Let’s begin with effectiveness. Sixty-five percent of Americans surveyed by Gallup in early 2014 stated that they were very or somewhat dissatisfied with the effectiveness of the government. Similarly, as of early May 2017, sixty-six percent of respondents to a monthly Gallup poll reported that they were “dissatisfied with the way things are going in the United States at this time.” This is not just a ‘Trump effect,’ either; a review of the poll’s history shows that January 2004 was the last time a majority of respondents reported being satisfied with the state of the union. Americans have not believed in the government’s effectiveness for over a decade, and there are no signs of this improving anytime soon.
It is certainly possible to dispute the validity of these views. The United States bounced back relatively quickly from the Great Recession compared to other industrialized countries, and unemployment rates have steadily decreased since the beginning of 2010. Regardless of these facts, however, large swathes of the American people either do not agree or do not credit the government for this economic improvement. Any argument for political stability based on government effectiveness falls largely on deaf ears.
With effectiveness claims largely gone, can American democracy rely on legitimacy, the other pillar of stability? Political legitimacy is hard to define—political scientist Samuel Huntington once called it a “mushy concept that political analysts do well to avoid.” [1] Much of the specifics may indeed be ‘mushy,’ but it is generally understood that democracy’s legitimacy is derived from its citizens’ ability to reconstitute the government at regular intervals. This is democracy’s great advantage—with each election, a new government is selected which reflects the will of the people, and legitimacy is renewed.
This line of reasoning does still function today in the United States, but there are reasons to worry. To start, if one looks holistically at President Bill Clinton’s impeachment, hanging chads in Florida, ‘birtherism’ conspiracies, and Russian meddling, a common theme emerges: politics centered not on policy but on challenging the very legitimacy of the president to govern. This focus can be corrosive over time and erode Americans’ faith in our political system.

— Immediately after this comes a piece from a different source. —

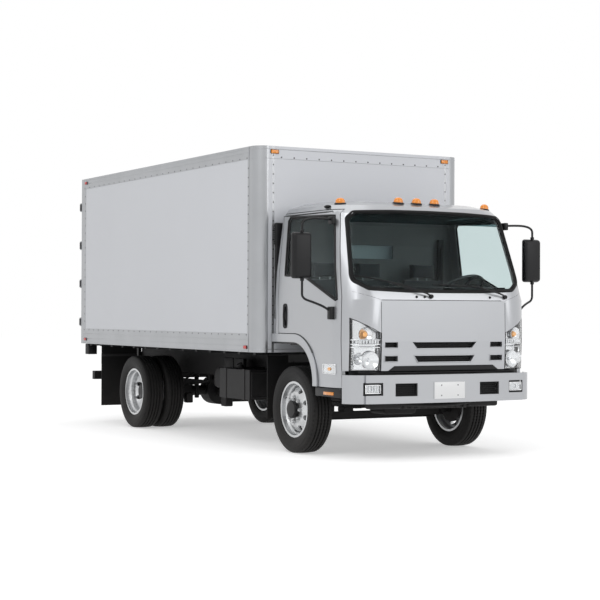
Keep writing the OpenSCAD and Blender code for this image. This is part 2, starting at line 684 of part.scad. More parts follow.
module cab_frame() color(silver) place() {
    difference() {
        cab_shell();
        door_region(0);
        windshield_cut();
        both_sides() headlight_prism(panel_hw - eps);
        block([-panel_hw, -1400, 0], [panel_hw, -900, panel_z1]);
        below_front();
        block([-1200, -1400, roof_z], [1200, 500, 3000]);
        back_region();
        both_sides() along_x(0, 1100) arch_outline(flare_r - flare_w);
        both_sides() along_x(0, 1100) translate([door_front, 0]) square([600, door_bottom]);
    }
    both_sides() along_x(cab_hw - 50, cab_hw + flare_proud) difference() {
        arch_outline(flare_r);
        arch_outline(flare_r - flare_w);
        translate([-1400, 0]) square([3000, door_bottom]);
        translate([cab_back_y, 0]) square([500, 2000]);
    }
}
module cab_roof() color(silver) place() intersection() {
    cab_shell();
    block([-1200, -1400, roof_z], [1200, 500, 3000]);
}
// Rear window: half width, low and high edge
rear_window = [310, 1845, 2118];
module cab_back() color(silver) place() difference() {
    intersection() {
        cab_shape(0);
        back_region();
    }
    block([-rear_window[0], 0, rear_window[1]], [rear_window[0], 500, rear_window[2]]);
}
// Air slots of the front panel: low z, high z, half width at the top, half width at the bottom, taper
slot_rows = [[995, 1056, 352, 300], [872, 934, 330, 290]];
side_slot = [500, 640];
module front_panel() color(silver) place() difference() {
    intersection() {
        cab_shell();
        block([-panel_hw, -1400, panel_z0], [panel_hw, -900, panel_z1]);
    }
    for (row = slot_rows) {
        along_y(-1400, -900) polygon([[-row[2], row[1]], [-row[3], row[0]], [row[3], row[0]], [row[2], row[1]]]);
        both_sides() block([side_slot[0], -1400, row[0] + 8], [side_slot[1], -900, row[1]]);
    }
}
module headlights() color(lamp_clear) place() both_sides() intersection() {
    cab_shell();
    headlight_prism(panel_hw + 6);
}
module cab_windows() color(glass_grey) place() {
    intersection() {
        difference() { cab_shape(10); cab_shape(10 + glass_t); }
        windshield_cut();
    }
    block([-rear_window[0], cab_back_y - 20 - glass_t, rear_window[1]],
          [rear_window[0], cab_back_y - 20, rear_window[2]]);
}
floor_hw = 965;
well_hw = 940;
well_z = 665;
toe_hw = 640;
tunnel_hw = 490;
tunnel_z = 920;
well_back = -450;
module cab_floor() color(trim_grey) place() {
    block([-floor_hw, well_back - pan_t, deck_z - pan_t], [floor_hw, cab_back_y - panel_t, deck_z]);
    both_sides() block([tunnel_hw - pan_t, well_back - pan_t, well_z], [well_hw, well_back, deck_z]);
    block([-tunnel_hw, well_back - pan_t, tunnel_z - pan_t], [tunnel_hw, well_back, deck_z]);
    block([-tunnel_hw, -1000, tunnel_z - pan_t], [tunnel_hw, well_back, tunnel_z]);
    both_sides() {
        block([tunnel_hw - pan_t, -890, well_z], [well_hw, well_back, well_z + pan_t]);
        block([tunnel_hw - pan_t, -890, well_z], [tunnel_hw, well_back, tunnel_z]);
        block([tunnel_hw - pan_t, -890 - pan_t, well_z], [well_hw - 40, -890, tunnel_z]);
    }
    block([-toe_hw, -1000, tunnel_z - pan_t], [toe_hw, -890, tunnel_z]);
    block([-toe_hw, -1000, tunnel_z], [toe_hw, -1000 + pan_t, dash_z0]);
    // lugs on the tilt pins
    both_sides() difference() {
        block([rail_x1 - 50, -tilt_y - 22, tilt_z - 22], [rail_x1 - 26, -tilt_y + 22, tunnel_z - pan_t + eps]);
        translate([0, -tilt_y, tilt_z]) disc_x(0, 1000, 12.5);
    }
}
dash_z0 = 1250;
dash_z1 = 1490;
dash_hw = 890;
// Depth of the steering wheel's hub below its rim
hub_drop = 30;
// Length of the steering column down to the dashboard
column_len = 265;
module dashboard() color(trim_grey) place() {
    along_x(-dash_hw, dash_hw) polygon([[-860, dash_z0], [-720, dash_z0], [-690, 1330], [-740, 1440],
                                        [-800, dash_z1], [-860, dash_z1]]);
    along_x(-toe_hw, toe_hw) polygon([[-1000, dash_z0], [-860, dash_z0], [-860, dash_z1], [-950, dash_z1],
                                      [-1000, 1430]]);
    bar(steer_at - steer_dir * column_len, steer_at - steer_dir * (hub_drop + seat_gap), 26);
}
seat_z = deck_z + seat_gap;
// Seats: middle x, half width
seat_table = [[530, 250], [-330, 470]];
module seats() color(trim_grey) place() for (s = seat_table) {
    block([s[0] - s[1], -390, seat_z], [s[0] + s[1], 130, seat_z + 160]);
    block([s[0] - s[1], 20, seat_z + 150], [s[0] + s[1], 150, 1800]);
}
steer_x = 540;
steer_at = [steer_x, -600, 1560];
steer_dir = [0, sin(steering_lean), cos(steering_lean)];
module steering_wheel() color(rubber_black) place() translate(steer_at) rotate([-steering_lean, 0, 0]) {
    rotate_extrude() translate([steering_r - 15, 0]) circle(r = 15);
    translate([0, 0, -hub_drop]) cylinder(h = 34, r = 45);
    for (a = [0, 180, 270]) rotate([0, 0, a]) block([30, -18, -14], [steering_r - 18, 18, -4]);
}
// Roof lamps: x of the middle, y, and drop from the highest lamp
roof_lamp_table = [[0, -612, 0], [200, -612, 2], [800, -575, 62]];
module roof_lamp(x, y, drop) {
    translate([x, y, 2318 - drop]) cylinder(h = 50, r = 42);
}
module roof_lamps() color(amber) place() difference() {
    union() {
        for (row = roof_lamp_table) {
            roof_lamp(row[0], row[1], row[2]);
            if (row[0] > 0) roof_lamp(-row[0], row[1], row[2]);
        }
    }
    cab_shape(0);
}

// ---- cab doors ----
module door() difference() {
    intersection() {
        cab_shell();
        along_x(820, 1100) door_outline(door_gap);
    }
    along_x(820, 1100) door_window_outline();
}
module door_glass() intersection() {
    difference() { cab_shape(14); cab_shape(14 + glass_t); }
    along_x(820, 1100) door_window_outline();
}
// Mirror on two bent arms from the door's front edge
mirror_y = -700;
mirror_z = 1822;
upper_foot = [955, -690, 2150];
lower_foot = [1040, -810, 1320];
module door_mirror() {
    block([mirror_x - mirror_w / 2, mirror_y - mirror_t / 2, mirror_z - mirror_h / 2],
          [mirror_x + mirror_w / 2, mirror_y + mirror_t / 2, mirror_z + mirror_h / 2]);
    for (route = [[upper_foot, [1130, -720, 2160], [mirror_x, mirror_y - 40, 2090],
                   [mirror_x, mirror_y - 40, mirror_z]],
                  [lower_foot, [1160, -780, 1400], [mirror_x, mirror_y - 40, 1480],
                   [mirror_x, mirror_y - 40, mirror_z]]])
        for (k = [0 : 2]) {
            bar(route[k], route[k + 1], mirror_arm_r);
            if (k < 2) translate(route[k + 1]) sphere(r = mirror_arm_r + 1.5);
        }
    difference() {
        union() {
            bar(upper_foot - [45, 0, 0], upper_foot + [12, 0, 0], 26);
            bar(lower_foot - [70, 0, 0], lower_foot + [12, 0, 0], 32);
        }
        cab_shape(-seat_gap);
    }
}
module door_left() color(silver) place() door();
module door_right() color(silver) place() mirror([1, 0, 0]) door();
module door_glass_left() color(glass_grey) place() door_glass();
module door_glass_right() color(glass_grey) place() mirror([1, 0, 0]) door_glass();
module mirror_left() color(rubber_black) place() door_mirror();
module mirror_right() color(rubber_black) place() mirror([1, 0, 0]) door_mirror();

chassis_frame();
leaf_springs();
front_axle();
rear_axle();
driveshaft();
engine();
exhaust();
fuel_tank();
battery_box();
front_bumper();
mudguards();
box_floor();
box_side_walls();
box_front_wall();
box_roof();
rear_frame();
rear_bumper();
box_lamps();
rear_door_left();
rear_door_right();
knuckle_left();
knuckle_right();
tie_rod();
front_tyre_left();
front_tyre_right();
front_rim_left();
front_rim_right();
rear_tyres_left();
rear_tyres_right();
rear_rims_left();
rear_rims_right();
cab_floor();
cab_frame();
cab_back();
cab_roof();
front_panel();
headlights();
cab_windows();
dashboard();
seats();
steering_wheel();
roof_lamps();
door_left();
door_right();
door_glass_left();
door_glass_right();
mirror_left();
mirror_right();
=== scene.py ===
import json
import math
import bpy
import bmesh
from mathutils import Matrix, Vector
from mathutils.bvhtree import BVHTree


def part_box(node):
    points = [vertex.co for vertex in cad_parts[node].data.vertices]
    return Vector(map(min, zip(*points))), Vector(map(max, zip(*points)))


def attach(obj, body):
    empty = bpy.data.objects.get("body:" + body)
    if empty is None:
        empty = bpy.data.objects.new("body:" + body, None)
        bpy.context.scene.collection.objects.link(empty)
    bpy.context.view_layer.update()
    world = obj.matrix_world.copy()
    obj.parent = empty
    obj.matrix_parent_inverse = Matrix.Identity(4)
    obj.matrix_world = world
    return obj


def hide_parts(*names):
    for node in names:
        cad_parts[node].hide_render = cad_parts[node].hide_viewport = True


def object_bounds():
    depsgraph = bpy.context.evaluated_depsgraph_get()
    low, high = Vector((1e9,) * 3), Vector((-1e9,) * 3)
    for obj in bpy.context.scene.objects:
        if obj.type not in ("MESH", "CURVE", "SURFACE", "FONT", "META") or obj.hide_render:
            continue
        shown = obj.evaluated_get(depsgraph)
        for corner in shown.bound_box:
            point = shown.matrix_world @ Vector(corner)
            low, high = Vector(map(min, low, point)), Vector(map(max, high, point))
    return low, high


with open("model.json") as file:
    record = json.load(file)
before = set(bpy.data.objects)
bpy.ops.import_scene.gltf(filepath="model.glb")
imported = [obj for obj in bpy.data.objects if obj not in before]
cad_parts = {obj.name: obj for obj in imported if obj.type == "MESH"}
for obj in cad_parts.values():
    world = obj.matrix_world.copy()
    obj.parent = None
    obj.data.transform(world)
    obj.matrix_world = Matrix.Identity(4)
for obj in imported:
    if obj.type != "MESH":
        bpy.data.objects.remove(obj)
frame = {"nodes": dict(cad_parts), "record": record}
cadLow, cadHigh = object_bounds()
nodes = frame["nodes"]
print("frame loaded")

# The row frame in metres: -Y is the front, +X the left side, Z up from the ground
tyreLow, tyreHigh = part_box("front_tyre_left")
axleY = (tyreLow[1] + tyreHigh[1]) / 2
wheelZ = (tyreLow[2] + tyreHigh[2]) / 2
tyreRadius = (tyreHigh[2] - tyreLow[2]) / 2
rearLow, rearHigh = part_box("rear_tyres_left")
rearAxleY = (rearLow[1] + rearHigh[1]) / 2
wallLow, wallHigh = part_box("box_side_walls")
frontWallLow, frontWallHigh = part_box("box_front_wall")
boxFront = frontWallLow[1]
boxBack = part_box("rear_frame")[0][1]
boxHalf = frontWallHigh[0]


def joinInto(bm, part, material=0, matrix=None):
    if matrix is not None:
        bmesh.ops.transform(part, matrix=matrix, verts=part.verts)
    for face in part.faces:
        face.material_index = material
    mesh = bpy.data.meshes.new("part")
    part.to_mesh(mesh)
    part.free()
    bm.from_mesh(mesh)
    bpy.data.meshes.remove(mesh)


def bevelAll(part, width, segments=2, angle=0.5):
    sharp = [e for e in part.edges if len(e.link_faces) == 2 and e.calc_face_angle(0) > angle]
    bmesh.ops.bevel(part, geom=sharp, offset=width, offset_type="OFFSET", segments=segments,
                    profile=0.5, affect="EDGES", clamp_overlap=True, material=-1)


def blockInto(bm, low, high, material=0, bevel=0.0, segments=2, matrix=None):
    part = bmesh.new()
    bmesh.ops.create_cube(part, size=1)
    size = [max(high[i] - low[i], 1e-5) for i in range(3)]
    middle = [(high[i] + low[i]) / 2 for i in range(3)]
    bmesh.ops.scale(part, vec=size, verts=part.verts)
    bmesh.ops.translate(part, vec=middle, verts=part.verts)
    if bevel > 0:
        bevelAll(part, bevel, segments)
    joinInto(bm, part, material, matrix)


def turnTo(direction):
    return Vector(direction).normalized().to_track_quat("Z", "Y").to_matrix().to_4x4()


def rodInto(bm, start, end, radius, material=0, endRadius=None, segments=24, bevel=0.0):
    start, end = Vector(start), Vector(end)
    part = bmesh.new()
    bmesh.ops.create_cone(part, cap_ends=True, segments=segments, radius1=radius,
                          radius2=radius if endRadius is None else endRadius,
                          depth=(end - start).length)
    if bevel > 0:
        bevelAll(part, bevel, 2, 0.8)
    joinInto(bm, part, material, Matrix.Translation((start + end) / 2) @ turnTo(end - start))


def ballInto(bm, centre, radii, material=0, segments=20, rings=12):
    part = bmesh.new()
    bmesh.ops.create_uvsphere(part, u_segments=segments, v_segments=rings, radius=1)
    bmesh.ops.scale(part, vec=radii, verts=part.verts)
    joinInto(bm, part, material, Matrix.Translation(centre))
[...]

To this end, of greater concern is some well-publicized research by political scientists Yascha Mounk and Robert Stefan Foa regarding perceptions of democracy by generation. Their methods are not flawless, but the results do indicate that a small but significant number of millennials do not value democracy for democracy’s sake. Millennials in the United States express in greater numbers the opinion that democracy is not a good way to run a government, while at the same time showing more support for a “strong leader” instead of elections than do older generations. Taken together, the results suggest that more millennials are linking legitimacy to effectiveness, rather than tying it to elections. “Put up or shut up,” they’re effectively saying; and as we know, Americans do not believe the government is ‘putting up.’
Baked into this declining faith in the political system itself is the third major threat to American democratic stability: the emergence of politics as a zero-sum game in the United States. Regular elections not only renew the democratic system’s legitimacy, they also serve to moderate its citizens. Don’t like the people in government? Vote them out next time. This attitude relies, however, on the electorate’s belief that losing an election does not signal the end of the world. If citizens come to see the victory of their opponents as a grave threat, these moderating benefits do not emerge and the system loses some of its appeal.

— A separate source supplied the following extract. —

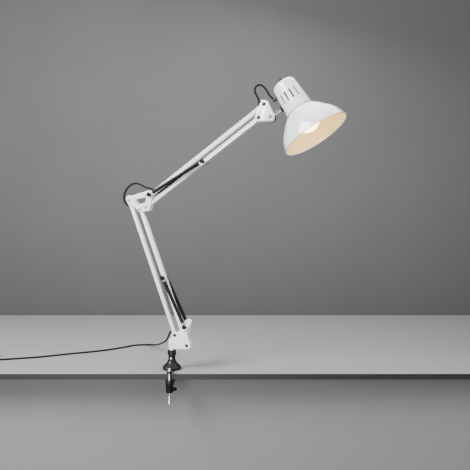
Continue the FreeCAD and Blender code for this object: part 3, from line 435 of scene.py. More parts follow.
class Paints:
    """Makes each material once."""

    def __init__(self) -> None:
        """Starts with no material made."""
        self.made: dict[Finish, bpy.types.Material] = {}
        self.group = self.grain_group()

    @staticmethod
    def grain_group() -> bpy.types.NodeTree:
        """The shared effect: two sizes of noise that vary a colour and a roughness and raise a fine grain.

        Returns:
            The node group.
        """
        tree = bpy.data.node_groups.new("surface_grain", "ShaderNodeTree")
        colour, number = "NodeSocketColor", "NodeSocketFloat"
        for name in ("Color", "Worn Color", "Wear", "Roughness", "Spread", "Grain Scale", "Patch Scale"):
            kind = colour if name.endswith("Color") else number
            tree.interface.new_socket(name, in_out="INPUT", socket_type=kind)
        for name, kind in {"Color": colour, "Roughness": number, "Height": number}.items():
            tree.interface.new_socket(name, in_out="OUTPUT", socket_type=kind)
        new, link = tree.nodes.new, tree.links.new
        source, sink, where = new("NodeGroupInput"), new("NodeGroupOutput"), new("ShaderNodeTexCoord")
        fine, broad = new("ShaderNodeTexNoise"), new("ShaderNodeTexNoise")
        for noise, socket, detail in ((fine, "Grain Scale", 3.0), (broad, "Patch Scale", 5.0)):
            link(where.outputs["Object"], noise.inputs["Vector"])
            link(source.outputs[socket], noise.inputs["Scale"])
            noise.inputs["Detail"].default_value = detail
        patch = new("ShaderNodeMapRange")
        patch.inputs["From Min"].default_value = 0.42
        patch.inputs["From Max"].default_value = 0.72
        link(broad.outputs["Fac"], patch.inputs["Value"])
        share, mix = new("ShaderNodeMath"), new("ShaderNodeMix")
        share.operation = "MULTIPLY"
        link(patch.outputs["Result"], share.inputs[0])
        link(source.outputs["Wear"], share.inputs[1])
        mix.data_type = "RGBA"
        link(share.outputs[0], mix.inputs["Factor"])
        link(source.outputs["Color"], mix.inputs["A"])
        link(source.outputs["Worn Color"], mix.inputs["B"])
        link(mix.outputs["Result"], sink.inputs["Color"])
        rough, centred = new("ShaderNodeMath"), new("ShaderNodeMath")
        centred.operation, centred.inputs[1].default_value = "SUBTRACT", 0.5
        link(broad.outputs["Fac"], centred.inputs[0])
        rough.operation = "MULTIPLY_ADD"
        link(centred.outputs[0], rough.inputs[0])
        link(source.outputs["Spread"], rough.inputs[1])
        link(source.outputs["Roughness"], rough.inputs[2])
        link(rough.outputs[0], sink.inputs["Roughness"])
        link(fine.outputs["Fac"], sink.inputs["Height"])
        return tree

    def get(self, finish: Finish) -> bpy.types.Material:
        """The material of a finish, made when it is first asked for.

        Args:
            finish: which one.

        Returns:
            The material.
        """
        if finish in self.made:
            return self.made[finish]
        recipe = RECIPES[finish]
        material = bpy.data.materials.new(finish.value)
        material.use_nodes = True
        tree = material.node_tree
        shader = tree.nodes["Principled BSDF"]
        effect = tree.nodes.new("ShaderNodeGroup")
        effect.node_tree = self.group
        values = {"Color": (*recipe.color, 1), "Worn Color": (*recipe.worn, 1), "Wear": recipe.wear,
                  "Roughness": recipe.roughness, "Spread": recipe.spread, "Grain Scale": recipe.grain,
                  "Patch Scale": recipe.patch}
        for name, number in values.items():
            effect.inputs[name].default_value = number
        tree.links.new(effect.outputs["Color"], shader.inputs["Base Color"])
        tree.links.new(effect.outputs["Roughness"], shader.inputs["Roughness"])
        raised = tree.nodes.new("ShaderNodeBump")
        raised.inputs["Strength"].default_value = recipe.bump
        raised.inputs["Distance"].default_value = recipe.depth
        tree.links.new(effect.outputs["Height"], raised.inputs["Height"])
        tree.links.new(raised.outputs["Normal"], shader.inputs["Normal"])
        shader.inputs["Metallic"].default_value = recipe.metallic
        shader.inputs["Coat Weight"].default_value = recipe.coat
        shader.inputs["Specular IOR Level"].default_value = recipe.specular
        shader.inputs["Coat Roughness"].default_value = 0.08
        shader.inputs["Emission Color"].default_value = (*recipe.glow, 1)
        shader.inputs["Emission Strength"].default_value = recipe.glow_strength
        self.made[finish] = material
        return material

    def wear(self, obj: bpy.types.Object, finish: Finish) -> bpy.types.Object:
        """Gives a whole piece one finish.

        Args:
            obj: the piece.
            finish: its finish.

        Returns:
            The piece.
        """
        obj.data.materials.clear()
        obj.data.materials.append(self.get(finish))
        return obj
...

The United States is reaching that point. According to a 2016 Pew survey, fifty-five percent of Democrats and forty-nine percent of Republicans stated that the other party makes them “afraid.” When limiting the survey to those “who say they vote regularly and either volunteer for or donate to campaigns,” those percentages rose to seventy percent of Democrats and sixty-two percent of Republicans who reported fear of the other party. If the opposition gaining power evokes this much fear, the perceived incentives of operating outside the bounds of the democratic system increase, and citizens may turn to non-democratic options. We have not yet reached this tipping point, but it is difficult to believe that we are not approaching it.
To sum up this bleak picture, Americans do not believe the government is effective, younger generations have less faith in the democratic system of governance, and fear of the opposing party could incentivize citizens to cast democracy aside if it means retaining power. What, then, can we do about this?
There is no single answer, but the first step is to vocally reassert the intrinsic value of democracy and its attendant values and tout the benefits our system provides. Liberal democratic beliefs no longer retain the allure of the shiny and new, and so American institutions must purposefully reinvigorate this attraction, putting democratic values at the forefront of civic education and invoking both their intellectual and their emotional appeal. We cannot immediately solve the problems caused by globalization or increasing partisanship, but we can remind our friends, our families, our colleagues, and our students of the inherent worth of being able to choose one’s leaders, and of democracy’s benefits and the dangers of leaving them behind. In fact, we must do this. The future of our democracy depends on it.
[1] Samuel P. Huntington, The Third Wave: Democratization in the Late Twentieth Century, (Norman: University of Oklahoma Press, 1991) 46.